** start **

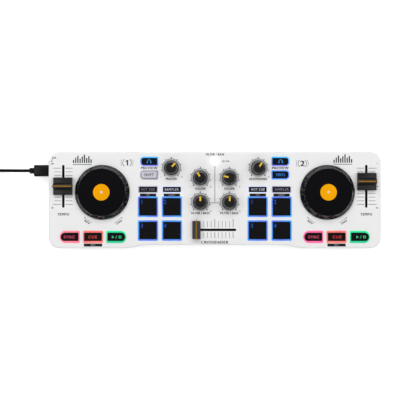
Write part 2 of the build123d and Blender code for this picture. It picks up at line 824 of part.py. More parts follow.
with BuildPart() as usb_plug:
    block(
        (plug_face_x, usb_y - tongue_size[0] / 2, socket_z - tongue_size[1] / 2),
        (socket_mouth_x + tongue_reach, usb_y + tongue_size[0] / 2, socket_z + tongue_size[1] / 2),
    )
    plug_plane = Plane(origin=(plug_face_x, usb_y, socket_z), x_dir=(0, 1, 0), z_dir=(-1, 0, 0))
    with BuildSketch(plug_plane):
        RectangleRounded(plug_size[0], plug_size[1], plug_corner)
    extrude(amount=plug_length)
    relief_plane = plug_plane.offset(plug_length)
    with BuildSketch(relief_plane) as relief_root:
        Circle(relief_radius)
    with BuildSketch(relief_plane.offset(relief_length)) as relief_tip:
        Circle(relief_tip_radius)
    loft(sections=[relief_root.sketch, relief_tip.sketch])
save(usb_plug, "usb_plug")

# Each bend of the lead is as wide as its two runs allow.
runs = [Vector(b) - Vector(a) for a, b in zip(cable_route, cable_route[1:])]
bends = []
for run, following in zip(runs, runs[1:]):
    shorter = min(run.length, following.length)
    bends.append(0.45 * shorter / tan(radians(run.get_angle(following)) / 2))
print("lead bend radii:", [round(bend, 1) for bend in bends])

exit_x = coil_x - coil_turn_radius
exit_z = coil_height - cable_radius
with BuildPart() as usb_cable:
    with BuildLine() as route:
        FilletPolyline(*cable_route, radius=bends)
    with BuildSketch(Plane(origin=cable_start, z_dir=(-1, 0, 0))):
        Circle(cable_radius)
    sweep(path=route.line)
    route_length = route.wire().length
    print("lead length:", round(route_length, 1))
    straight_volume = route_length * pi * cable_radius**2
    print("lead volume over section times length:", round(usb_cable.part.volume / straight_volume, 6))
    with BuildSketch(Plane(origin=(exit_x, coil_y, exit_z), z_dir=(0, -1, 0))):
        Circle(cable_radius)
    extrude(amount=a_plug_lead)
save(usb_cable, "usb_cable")

with BuildPart() as cable_coil:
    with BuildSketch():
        with Locations((coil_x, coil_y)):
            Circle(coil_outer)
            Circle(coil_inner, mode=Mode.SUBTRACT)
    extrude(amount=coil_height)
    block(
        (coil_x, usb_y - cable_radius - notch_gap, 0),
        (coil_x + coil_outer, usb_y + cable_radius, 2 * cable_radius + notch_gap),
        Mode.SUBTRACT,
    )
    block(
        (coil_x - coil_outer, coil_y - coil_outer, coil_height - 2 * cable_radius - notch_gap),
        (exit_x + cable_radius + notch_gap, coil_y, coil_height),
        Mode.SUBTRACT,
    )
save(cable_coil, "cable_coil")

with BuildPart() as usb_a_plug:
    relief_start = coil_y - a_plug_lead
    relief_plane = Plane(origin=(exit_x, relief_start, exit_z), x_dir=(1, 0, 0), z_dir=(0, -1, 0))
    with BuildSketch(relief_plane) as thin_end:
        Circle(a_plug_relief_radii[0])
    with BuildSketch(relief_plane.offset(a_plug_relief)) as thick_end:
        Circle(a_plug_relief_radii[1])
    loft(sections=[thin_end.sketch, thick_end.sketch])
    grip_start = relief_start - a_plug_relief
    with BuildSketch(relief_plane.offset(a_plug_relief)):
        RectangleRounded(a_plug_size[0], a_plug_size[2], a_plug_corner)
    extrude(amount=a_plug_size[1])
    shell_start = grip_start - a_plug_size[1]
    block(
        (exit_x - a_shell_size[0] / 2, shell_start - a_shell_size[1], exit_z - a_shell_size[2] / 2),
        (exit_x + a_shell_size[0] / 2, shell_start, exit_z + a_shell_size[2] / 2),
    )
    block(
        (
            exit_x - a_shell_size[0] / 2 + a_shell_wall,
            shell_start - a_shell_size[1],
            exit_z - a_shell_size[2] / 2 + a_shell_wall,
        ),
        (
            exit_x + a_shell_size[0] / 2 - a_shell_wall,
            shell_start,
            exit_z + a_shell_size[2] / 2 - a_shell_wall,
        ),
        Mode.SUBTRACT,
    )
    block(
        (exit_x - a_tongue_size[0] / 2, shell_start - a_tongue_size[1], exit_z),
        (exit_x + a_tongue_size[0] / 2, shell_start, exit_z + a_tongue_size[2]),
    )
save(usb_a_plug, "usb_a_plug")
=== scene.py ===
from math import cos, pi, radians, sin

import bmesh
import bpy
from mathutils import Matrix, Vector


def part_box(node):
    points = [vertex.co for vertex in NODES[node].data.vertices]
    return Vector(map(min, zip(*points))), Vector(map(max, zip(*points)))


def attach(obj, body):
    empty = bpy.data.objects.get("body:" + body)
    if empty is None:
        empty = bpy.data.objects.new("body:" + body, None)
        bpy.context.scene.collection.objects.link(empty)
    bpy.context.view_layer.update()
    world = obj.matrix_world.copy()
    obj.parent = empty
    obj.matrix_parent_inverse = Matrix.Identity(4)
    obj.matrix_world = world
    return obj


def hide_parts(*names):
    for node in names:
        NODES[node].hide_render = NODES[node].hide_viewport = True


bl_info = {
    "name": "DJ controller",
    "version": (1, 0, 0),
    "blender": (4, 5, 0),
    "location": "3D View > Sidebar > DJ controller",
    "description": "Dresses a two-deck DJ controller: keys, jog wheels, knobs, faders, print and lead",
    "category": "Object",
}

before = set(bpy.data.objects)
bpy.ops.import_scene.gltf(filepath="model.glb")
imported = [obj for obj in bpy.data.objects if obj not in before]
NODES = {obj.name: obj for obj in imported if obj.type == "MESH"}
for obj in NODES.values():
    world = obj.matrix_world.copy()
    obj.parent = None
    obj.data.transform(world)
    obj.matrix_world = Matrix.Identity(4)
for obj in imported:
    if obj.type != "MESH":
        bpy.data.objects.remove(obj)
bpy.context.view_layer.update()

MM = 0.001
FULL = 2 * pi
SIDES = ("left", "right")
# Two points nearer in height than this stand level.
LEVEL = 1e-4

# Distance from one patch or line of a pattern to the next, in millimetres.
TONE_DRIFT = 35.7
GLOSS_DRIFT = 6.25
GLOW_DRIFT = 14.3
WINDOW_DRIFT = 8.33
LENS_HAZE = 1.11
DISC_DRIFT = 25
SLEEVE_DRIFT = 3.33
PAPER_DRIFT = 167
BOARD_PARTS = 3.85
BOARD_TRACKS = 5.56

# Heights over the floor, in millimetres.
PANEL = 28.5
PANEL_UNDER = 26.5
FRAME_LOW = 25.3
FRAME_HIGH = 29.0
WHEEL_BASE = 29.1
FADER_BASE = 29.2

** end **

### [Work instructions]
Only the lines from the one with "imported = [obj" up to the one with "LEVEL = 1e-4" should be repeated, both included, exactly as they appear.

### [Exercise output]
imported = [obj for obj in bpy.data.objects if obj not in before]
NODES = {obj.name: obj for obj in imported if obj.type == "MESH"}
for obj in NODES.values():
    world = obj.matrix_world.copy()
    obj.parent = None
    obj.data.transform(world)
    obj.matrix_world = Matrix.Identity(4)
for obj in imported:
    if obj.type != "MESH":
        bpy.data.objects.remove(obj)
bpy.context.view_layer.update()

MM = 0.001
FULL = 2 * pi
SIDES = ("left", "right")
# Two points nearer in height than this stand level.
LEVEL = 1e-4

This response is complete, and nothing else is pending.